- Born: 26 March 1878 Latvia, Russian Empire
- Died: 19 September 1968 (aged 90) New Zealand
- Other name: Russian Jack
- Occupations: Seaman, swagger

= Barrett Crumen =

New Zealand seaman and itinerant rural labourer

Barrett Crumen (also Krumen; 26 March 1878 – 19 September 1968), popularly known as Russian Jack, was a New Zealand seaman and itinerant rural labourer (swagger). He became known as one of the last surviving representatives of New Zealand's traditional swagger culture in the first half of the 20th century.

== Early life ==
According to the Dictionary of New Zealand Biography, Crumen was born on 26 March 1878 in present-day Latvia, then part of the Russian Empire. He came from a Lutheran family. Little is known about his parents or early childhood. He reportedly attended school for about three years before beginning work in forestry.

At about the age of 24 he went to sea and is believed to have worked in the merchant marine for approximately a decade.

== Arrival in New Zealand ==
In 1912 Crumen arrived in New Zealand aboard the British steamship Star of Canada. On 23 June 1912, the vessel was wrecked near Gisborne during a severe storm. Crumen later recalled narrowly escaping death while attempting to free the ship's anchor.

Following the shipwreck, he initially planned to walk to Wellington to sign on with another vessel, but instead decided to remain in New Zealand permanently.

=== "Russian Jack" ===
For the next 53 years Crumen travelled mainly on foot across the North Island, particularly in the regions of Manawatū-Whanganui and Wairarapa. Carrying bags filled with clothing, blankets, and provisions, he worked seasonally on farms and rural properties in exchange for food and accommodation.

Although Latvian by birth, local residents commonly referred to him as Russian Jack, reflecting the common English-language practice of identifying people from the Russian Empire simply as "Russians". Biographers have also suggested that the surname Crumen may not have been his original family name, possibly deriving from the word crewman.

Contemporaries remembered him for his honesty, independence, and distinctive lifestyle, and he became a familiar figure in rural communities throughout the North Island.

== Later years and death ==
By the mid-20th century Crumen was regarded as one of the last surviving representatives of New Zealand's disappearing swagger culture. Journalists, photographers, and local historians frequently documented him as a "living symbol" of old rural New Zealand.

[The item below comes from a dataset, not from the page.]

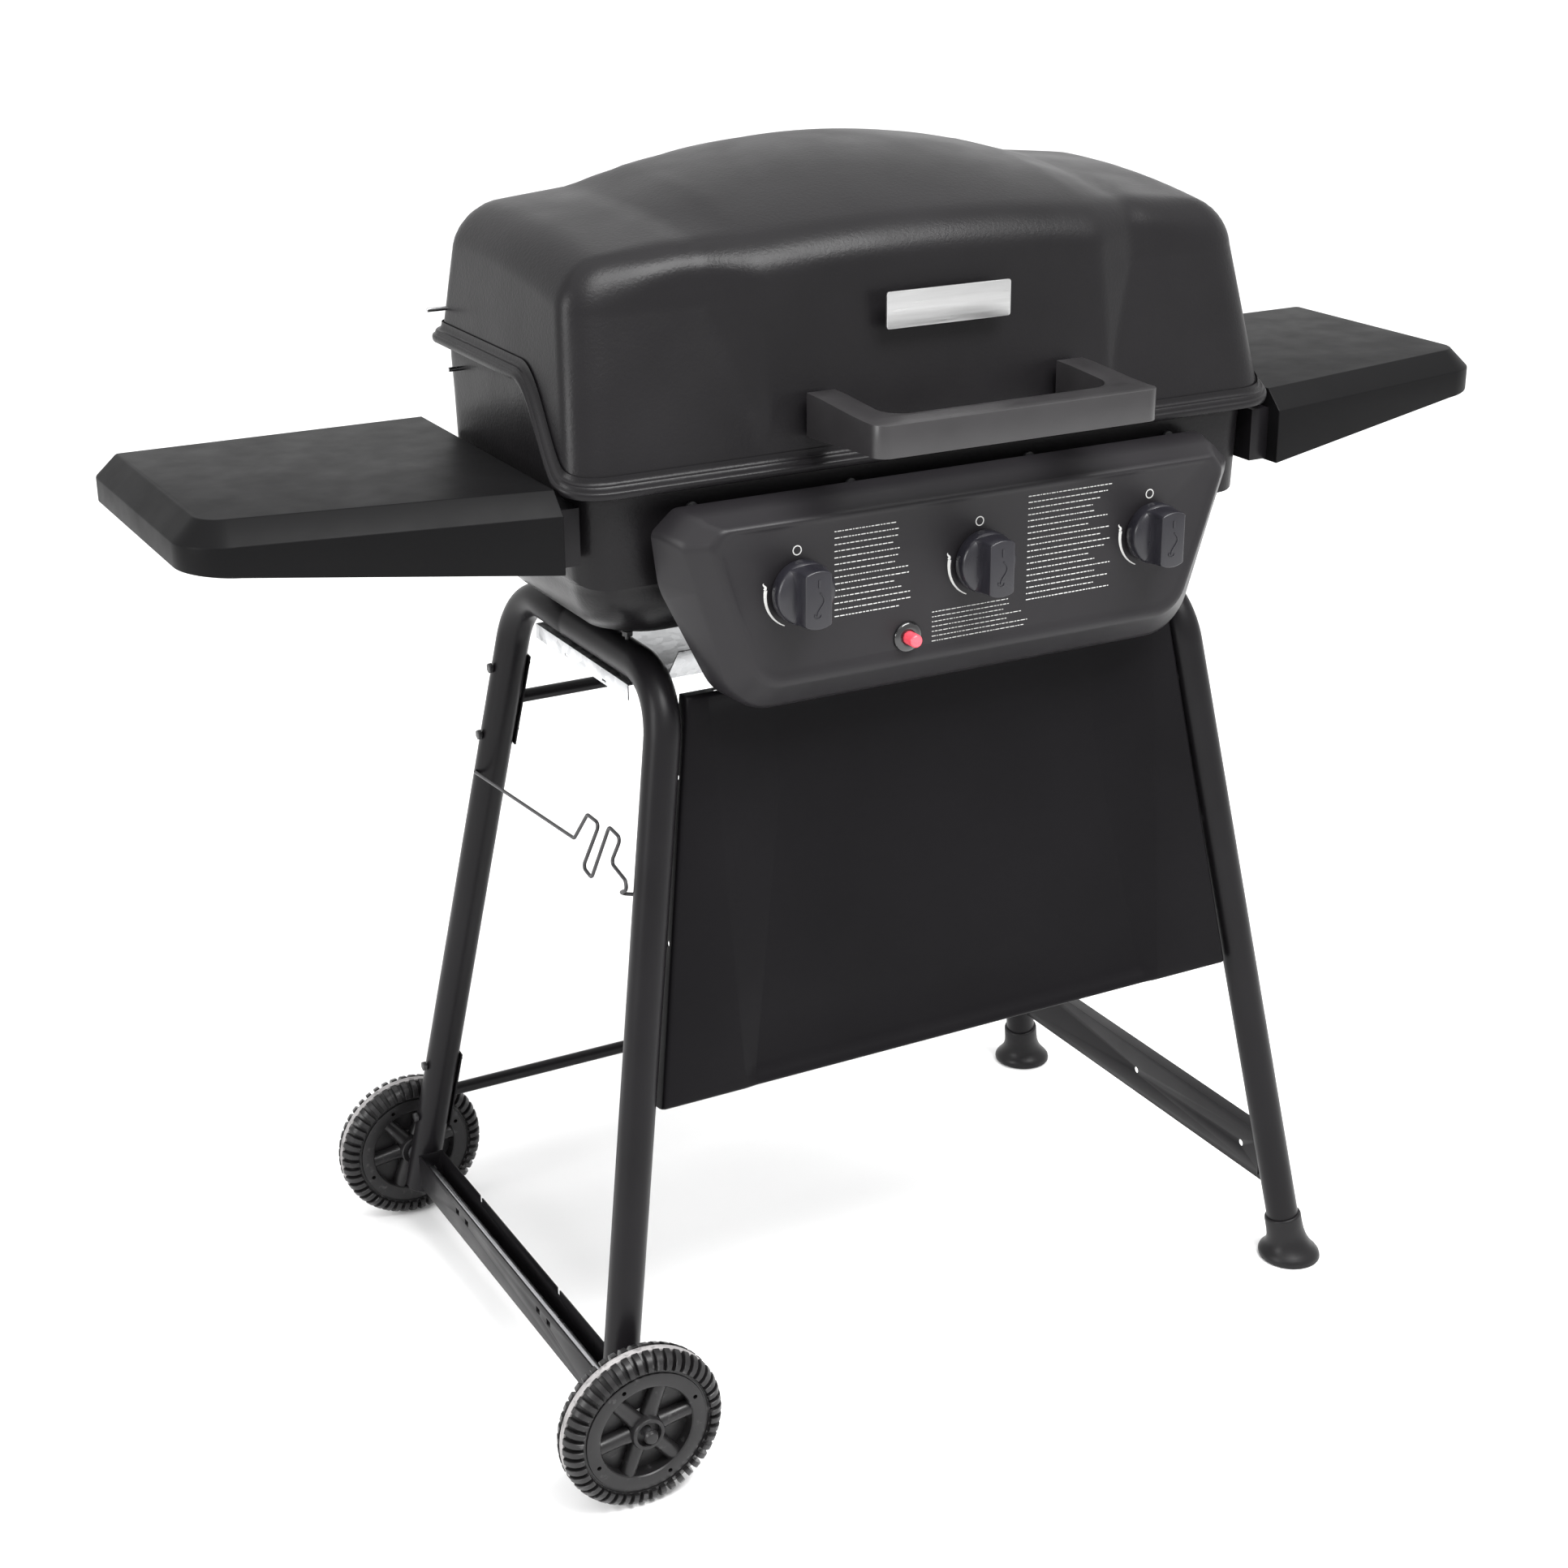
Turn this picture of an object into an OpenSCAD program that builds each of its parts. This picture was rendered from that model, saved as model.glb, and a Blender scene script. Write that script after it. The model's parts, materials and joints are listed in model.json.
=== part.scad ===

He died in New Zealand on 19 September 1968 at the age of 90.

== Legacy ==
Crumen's story has been cited in works on New Zealand rural life, labour history, and migration. The figure of "Russian Jack" became part of regional folklore and historical memory associated with New Zealand's itinerant workers.

=== Monument ===
In 1999 a bronze statue of Crumen, known locally as Russian Jack, was unveiled in Masterton, New Zealand. The sculpture, created by New Zealand sculptor Ken Kendall, was installed in Masterton Library Square. The commemorative plaque reads:

Russian Jack

Barrett Crumen

1878–1968

Last of the Swaggers

== In popular culture ==
Crumen's nickname and image have also been preserved in contemporary New Zealand commercial culture. The wine brand Russian Jack, produced in the Marlborough region, was named in his honour and refers to his story in its branding.